Furthermore, the retreat by major automakers creates a vacuum that is increasingly being filled by hybrid vehicles. Toyota, which was once criticized for its slow adoption of pure EVs, now appears to have been prescient, as demand for its hybrid and plug-in hybrid models remains robust.
However, it is not a total withdrawal from the electric space. New entrants and specialized models, such as the Rivian R2, continue to move toward production, suggesting that the market is becoming more consolidated around brands that are "EV-native" or those that can successfully navigate the complexities of domestic manufacturing and battery sourcing.

Chronology of the EV Market Shift (2020–2026)
- 2020: Sony reveals the Vision-S prototype at CES, sparking interest in a tech-first EV. Nissan unveils the Ariya, its first major EV since the Leaf.
- 2022: Honda and Sony announce their joint venture, Sony Honda Mobility.
- 2024: Honda Prologue enters the U.S. market, achieving steady sales growth through the end of the year.
- Fall 2025: The $7,500 federal tax credit for many EV models expires, leading to an immediate 36% drop in year-over-year Q4 sales.
- January 2026: Tesla announces the end of production for Model S and Model X.
- March 2026: Honda cancels the 0 Series and Acura RDX EV. Sony Honda Mobility abandons the Afeela project. Volvo pulls the EX30 from the U.S.
- April 2026: Volkswagen stops ID.4 production in Tennessee, pivoting to the gas-powered Atlas.

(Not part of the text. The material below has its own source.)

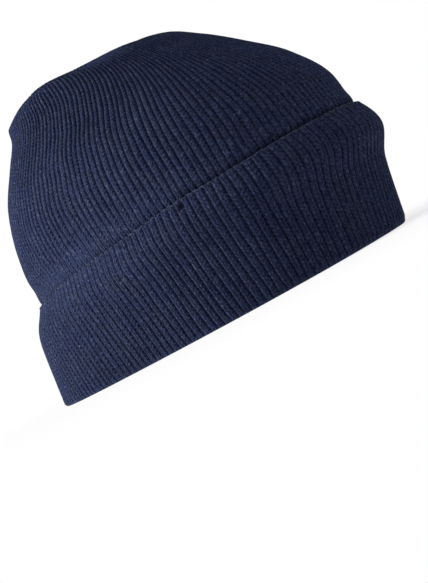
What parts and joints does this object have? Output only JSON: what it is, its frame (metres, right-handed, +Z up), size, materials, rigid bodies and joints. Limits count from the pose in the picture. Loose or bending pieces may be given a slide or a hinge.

- July 2026: Honda confirms the official death of the Prologue, leaving the brand without a pure EV in the U.S. market.
As the U.S. market settles into this new reality, the "K-shaped" recovery of the global EV industry becomes more apparent. While the rest of the world moves toward an all-electric future, the United States is currently taking a detour, defined by a return to familiar fuel sources and a cautious wait-and-see approach to the next generation of automotive technology.